How much damage can hail cause?
According to the National Oceanic and Atmospheric Administration (NOAA), hailstorms are a weather phenomenon that occurs when raindrops are "carried upward by thunderstorm updrafts into extremely cold areas of the atmosphere." Those raindrops freeze, causing what we know as hail. If the hail becomes too heavy in weight to be supported by the storm, it falls toward the ground.
The damage left behind can vary in severity, depending on the wind speed and the size of the hail. Some storms may leave no trace, while others create a much more dangerous situation for life and property.
The bad news is that there isn't much you can do to prevent hailstorms in your area. However, you can minimize the effects of hailstone damage with some simple steps.
1. Park your car carefully
Hailstorms can cause major damage to vehicles, specifically for those not completely covered by a garage or other indoor shelter. Cracked windshields or sunroofs, broken mirrors or lights and dents on the car itself can all be caused by hailstones. If you receive word of a severe thunderstorm with the potential of hail moving towards your area, and you have the option, move your car to covered parking.
If you don't have a garage or awning to park your car under, Progressive Insurance suggests parking your car elsewhere, such as a local mall with a parking garage, to keep your car safe from hailstones.
If none of the above are options, try covering your car or car's windshield with something like a blanket to minimize the impact of the stones. We recommend investing in a weatherproof car cover ahead of time that you can don when any storm rolls through. This 18-layer all-weather car cover sold at Amazon has raving reviews for its UV protection, water resistance, scratch resistance, and other protecting benefits. While it may not completely prevent hailstorm damage, it can help to minimize it.

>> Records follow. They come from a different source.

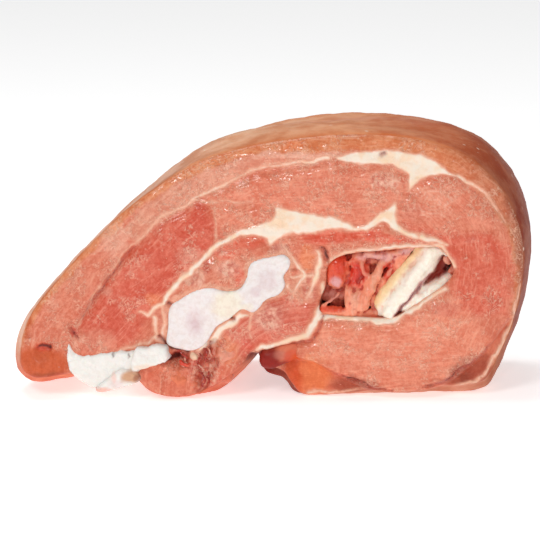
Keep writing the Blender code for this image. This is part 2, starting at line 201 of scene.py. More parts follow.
# The torn trough between the two lumps of the breast edge
TROUGH = [(100, 28, 2.0), (97.5, 22, 4.2), (94.5, 13, 4.2), (94, 6, 2.4)]
TROUGH_DEPTH = 3.6
# Torn strands across the breast edge: name, tone, seed, and runs of x, depth and z
SHREDS = [
    ("shreds", "blood", 1.0, [
        [(91, 4, 25), (93, 3.4, 21), (91.5, 3.4, 17)], [(94, 4, 27), (96.5, 3.6, 22), (95.5, 3.6, 18)],
        [(97.5, 3.6, 15), (96, 3.4, 11), (97, 4, 8)], [(81, 4, 24), (84, 3, 22.5), (87, 2.6, 20)],
        [(92.5, 4, 13), (95, 3.6, 9), (93.5, 4, 5.5)],
    ]),
    ("threads", "mesh_pale", 4.0, [
        [(85, 2.4, 21), (87.5, 2.2, 18.6), (86, 2.6, 16.6)], [(96, 3.4, 25), (98.5, 3.2, 21.5)],
        [(92, 3.4, 17.5), (94.5, 3.2, 15)], [(98, 3.6, 12.5), (99.5, 3.6, 10)], [(82, 3.4, 18.5),
         (85, 3, 17)],
    ]),
]
# Lumps and dips of the breast edge and the tip: x, z, radius and how far they stand back from the cut
LUMPS = [
    (82, 20, 7, 7.0), (76, 8, 12, -2.0), (97, 18, 6, 2.5), (108, 16, 9, -1.5), (14, 24, 6, 2.0),
    (12, 17, 7, -1.5),
]
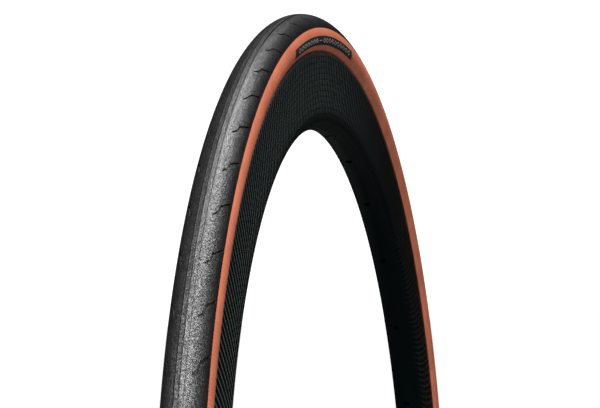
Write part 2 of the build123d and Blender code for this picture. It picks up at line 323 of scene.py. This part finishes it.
def woven_composite(name):
    """Dark woven composite: broken bright yarns that lean from the radial direction."""
    n = Nodes(name)
    angle, radius, _ = n.polar()
    flank_middle, yarn_pitch, row_pitch = 0.305, 0.0046, 0.0034
    lean_rate, lean_growth = 0.2, 130.0
    around = n.math("MULTIPLY", angle, flank_middle)
    inward = n.math("SUBTRACT", RIM_EDGE_R * MM, radius)
    cubed = n.math("POWER", n.math("MAXIMUM", inward, 0.0), 3.0)
    curve = n.math("MULTIPLY", cubed, lean_growth)
    lean = n.math("ADD", n.math("ADD", around, n.math("MULTIPLY", inward, lean_rate)), curve)
    yarn = n.math("SINE", n.math("MULTIPLY", lean, TURN / yarn_pitch))
    row = n.math("FRACT", n.math("MULTIPLY", radius, 1 / row_pitch))
    gap = n.math("ABSOLUTE", n.math("SUBTRACT", row, 0.5))
    weave = n.math("MULTIPLY", n.span(yarn, 0.3, 1.0), n.span(gap, 0.5, 0.3, 0.5))
    # fainter on the spoke face, and painted shade: the bright yarns fade towards the +X side of the
    # wheel
    flank = n.span(radius, 0.272, 0.284)
    weave = n.math("MULTIPLY", weave, n.span(flank, 0.0, 1.0, 0.15, 1.0))
    side = n.math("MULTIPLY", n.math("SINE", angle), radius)
    weave = n.math("MULTIPLY", weave, n.span(side, -0.02, 0.16, 1.0, 0.2))
    n.link(
        n.ramp(weave, (0.0004, 0.0014, 0.0016), (0.05, 0.06, 0.057), (0.05, 0.95)),
        n.shader.inputs["Base Color"],
    )
    n.link(n.span(weave, 0.0, 1.0, 0.42, 0.55), n.shader.inputs["Roughness"])
    edge = n.span(radius, 0.3125, 0.3155, 0.0, 0.5)
    shine = n.math("ADD", n.span(flank, 0.0, 1.0, 0.01, 0.03), edge)
    n.link(shine, n.shader.inputs["Specular IOR Level"])
    n.bump(weave, 0.0004)
    return n.material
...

2. Close and cover your windows at home
Along with damage to the exterior of your home, hail can also intrude into the home-specifically, large hailstones can damage or break into windows in your home.

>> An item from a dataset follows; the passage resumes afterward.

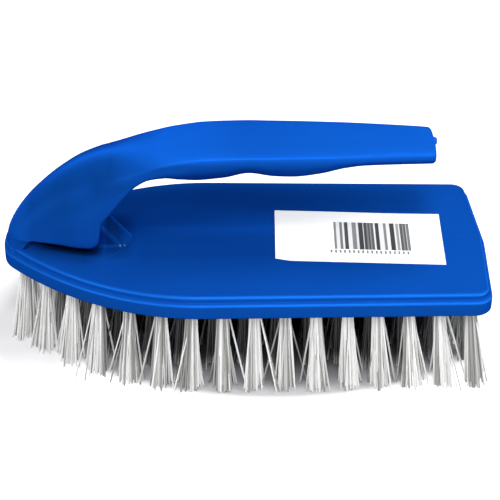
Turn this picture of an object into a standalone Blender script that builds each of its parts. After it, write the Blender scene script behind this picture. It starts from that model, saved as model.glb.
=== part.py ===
"""Hand scrubbing brush with an iron-style handle.

One polypropylene moulding makes the boat-shaped block and the handle, which springs from the
nose, arches back over the block and ends free.  Round tufts of stiff filament are set in blind
holes in the flat underside, the inner ones two to a slice, and a paper label lies on the raised
panel of the block.

Metres, +Z up.  The nose points to -X and the heel to +X, and the origin is on the floor, under
the middle of the block.  The brush stands on the cut tips of its tufts, at z = 0.
"""
import itertools
import math

import bmesh
import bpy
import numpy as np
from mathutils import Matrix, Vector

MM = 0.001
DEGREE = math.pi / 180.0

# Block, seen from above
BLOCK_LENGTH = 162.4 * MM
BLOCK_WIDTH = 76.0 * MM
HEEL_NARROWING = 3.2 * MM
WIDEST_FROM_NOSE = 68.0 * MM
NOSE_RADIUS = 11.4 * MM
NOSE_FLARE = 45.0 * DEGREE
BOW_REACH = 33.5 * MM
SHOULDER_REACH = 17.5 * MM
HEEL_CORNER_RADIUS = 6.0 * MM
MOULD_DRAFT = 3.05 * DEGREE

# Block, from the floor up
BRISTLE_LENGTH = 29.2 * MM
BLOCK_THICKNESS = 7.8 * MM
PANEL_STEP_HEIGHT = 2.3 * MM
PANEL_STEP_WIDTH = 1.3 * MM
RIM_EDGE_RADIUS = 1.1 * MM
PANEL_EDGE_RADIUS = 0.8 * MM
UNDER_EDGE_RADIUS = 0.7 * MM

# Handle, measured from the nose and from the panel
HANDLE_LENGTH = 142.6 * MM
GRIP_TOP_ABOVE_PANEL = 38.0 * MM
GRIP_WIDTH = 27.1 * MM
GRIP_DEPTH = 13.3 * MM
FOOT_LENGTH = 34.0 * MM
FOOT_WIDTH = 29.0 * MM
FOOT_SLOT_HEIGHT = 3.8 * MM
FOOT_CORNER_RADIUS = 2.6 * MM
GATE_NUB_RADIUS = 1.2 * MM
GATE_NUB_HEIGHT = 0.6 * MM
GATE_NUB_BELOW_TOP = 2.6 * MM

# Web that carries the foot of the handle on the panel
WEB_WIDTH = 13.4 * MM
WEB_FROM_NOSE = 4.7 * MM
WEB_LENGTH = 39.2 * MM
WEB_PROW_LENGTH = 3.8 * MM
WEB_HEIGHT = 12.0 * MM
WEB_FRONT_SLOPE = 60.0 * DEGREE
WEB_REAR_SLOPE = 50.0 * DEGREE

# Tufts and their holes
TUFT_EDGE_DISTANCE = 4.7 * MM
TUFTS_PER_SIDE = 16
TUFTS_BEFORE_BOW = 10
BOW_PITCH_SHARE = 1.095
INNER_COLUMNS = 14
INNER_PAIR_SHARES = ((-0.61, -0.21), (0.21, 0.61))
BOW_COLUMNS = 2
BOW_PAIR_SHARES = ((-0.32, 0.32),)
TUFT_FROM_HEEL = 8.6 * MM
OUTER_TUFT_FROM_NOSE = 6.6 * MM
INNER_TUFT_FROM_NOSE = 19.9 * MM
TUFT_HOLE_RADIUS = 2.1 * MM
TUFT_HOLE_DEPTH = 5.2 * MM
TUFT_CLEARANCE = 0.3 * MM
TUFT_ROOT_RADIUS = 1.1 * MM
TUFT_TIP_RADIUS = 2.9 * MM
TUFT_LEAN_ALONG = 3.7 * MM
TUFT_LEAN_ACROSS = 2.5 * MM
STRAND_ROOT_RADIUS = 0.42 * MM
STRAND_TIP_RADIUS = 0.62 * MM
STRANDS_ROUND_TUFT = 6
STRANDS_ROUND_PAIRED_TUFT = 4
STRAND_SIDES = 3
TIP_TRIM = 0.5 * MM

# Paper label on the panel
LABEL_LENGTH = 56.5 * MM
LABEL_WIDTH = 32.0 * MM
LABEL_THICKNESS = 0.2 * MM
LABEL_GAP = 0.3 * MM
LABEL_FROM_HEEL = 42.6 * MM
LABEL_FROM_MIDDLE = 0.4 * MM
LABEL_TURN = -2.6 * DEGREE

OVERRUN = 1.0 * MM

# A face with more corners, or that lies nearer to level, is flat and shaded so
SMOOTH_FACE_CORNERS = 4
LEVEL_FACE_SHARE = 0.9999

HEEL_WIDTH = BLOCK_WIDTH - HEEL_NARROWING
NOSE_X = -BLOCK_LENGTH / 2
HEEL_X = BLOCK_LENGTH / 2
UNDER_Z = BRISTLE_LENGTH
PANEL_Z = BRISTLE_LENGTH + BLOCK_THICKNESS
RIM_Z = PANEL_Z - PANEL_STEP_HEIGHT

# Foot of the handle, a row for each station: its place as a share of FOOT_LENGTH, the crown as a
# share of GRIP_TOP_ABOVE_PANEL, the width as a share of FOOT_WIDTH, and the depth of the widest
# level under the crown as a share of the section's height
FOOT_STATION_SHARES = (
    (0.044, 0.055, 0.140, 0.60),
    (0.060, 0.110, 0.245, 0.66),
    (0.090, 0.170, 0.370, 0.70),
    (0.135, 0.240, 0.490, 0.74),
    (0.194, 0.317, 0.580, 0.78),
    (0.353, 0.480, 0.690, 0.79),
    (0.588, 0.662, 0.815, 0.74),
    (0.794, 0.775, 0.970, 0.66),
    (0.955, 0.834, 1.040, 0.58),
    (0.992, 0.846, 1.050, 0.55),
)
SLOT_FRONT_SHARE = 0.170

# Bar of the handle: its place as a share of the length behind the foot, the crown as above, the
# width as a share of GRIP_WIDTH, the depth of the section as a share of GRIP_DEPTH, and the depth
# of the widest level as above
BAR_STATION_SHARES = (
    (0.004, 0.850, 1.110, 1.510, 0.72),
    (0.038, 0.869, 1.075, 1.220, 0.68),
    (0.075, 0.886, 1.045, 0.895, 0.62),
    (0.112, 0.896, 1.025, 0.600, 0.52),
    (0.150, 0.910, 1.010, 0.480, 0.40),
    (0.198, 0.940, 0.995, 0.565, 0.27),
    (0.240, 0.962, 0.992, 0.750, 0.21),
    (0.300, 0.984, 1.000, 0.940, 0.18),
    (0.370, 0.995, 1.003, 0.897, 0.20),
    (0.445, 1.000, 1.000, 0.750, 0.24),
    (0.520, 0.998, 0.985, 0.865, 0.21),
    (0.575, 0.997, 0.970, 0.890, 0.20),
    (0.655, 0.995, 0.945, 0.790, 0.23),
    (0.730, 0.993, 0.910, 0.590, 0.30),
    (0.790, 0.991, 0.870, 0.510, 0.34),
    (0.900, 0.985, 0.790, 0.495, 0.34),
    (0.985, 0.977, 0.725, 0.480, 0.34),
    (1.000, 0.972, 0.690, 0.445, 0.36),
)
STATIONS_PER_GAP = 2
SECTION_POINTS = 20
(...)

To minimize this kind of damage, close all drapes, curtains, blinds or shades in your home just in case a broken window occurs. Ideally, some of the impacts of the broken glass can be suppressed, and can also help to prevent broken glass from being blown around the home if the winds are strong.
3. Protect your patio furniture
Before a storm rolls through, move more fragile items like plant pots, vases or glass patio tables indoors. However, don't try to move things out of the way last minute, or as hail is coming down, as this can be risky to your own safety.
If they're too bulky or impractical to move inside, try to keep more fragile items underneath an awning, especially during storm season. That way, you can prevent the last-minute panic before a hailstorm and spend more time protecting yourself and your family.
4. Prune your trees ahead of time
Just like many other storms, hailstorms can take down weak or dead branches and limbs from surrounding trees, leaving behind a messy and potentially dangerous yard situation.
Before any storm season, we recommend keeping your trees trimmed of any dead limbs well before a storm rolls through. This can reduce the possibility of damage or injury during or after a storm.
Try using the Felco 2 hand pruner, the best pruning shears we've ever tested, for trimming smaller stems and branches. For larger branches, go for a lopper for extra strength or a telescopic pole saw for taller limbs. Be sure to proceed with caution if you're not experienced in trimming larger trees and consider contacting an arborist for extensive or dangerous jobs.
5. Examine your home after the storm
One of the most common types of damage from hailstorms is roof damage-large and heavy hail can easily crack or destroy tiles. According to Travelers Insurance, your home's roofing may have hail damage if you notice dents and dings in aluminum siding, gutters or asphalt shingles. For vinyl or wood siding, you may notice cracking. Large, dense hail may even be able to puncture a roof, leading to an even bigger headache when it comes to roof repairs. For more information on identifying hail damage on your roof, Travelers has a helpful infographic that can help you determine what is hail damage versus other storm damage or wear and tear.
Keeping tabs on your home after a storm could help you notice and fix small problems before they become bigger ones-and before the next hailstorm hits.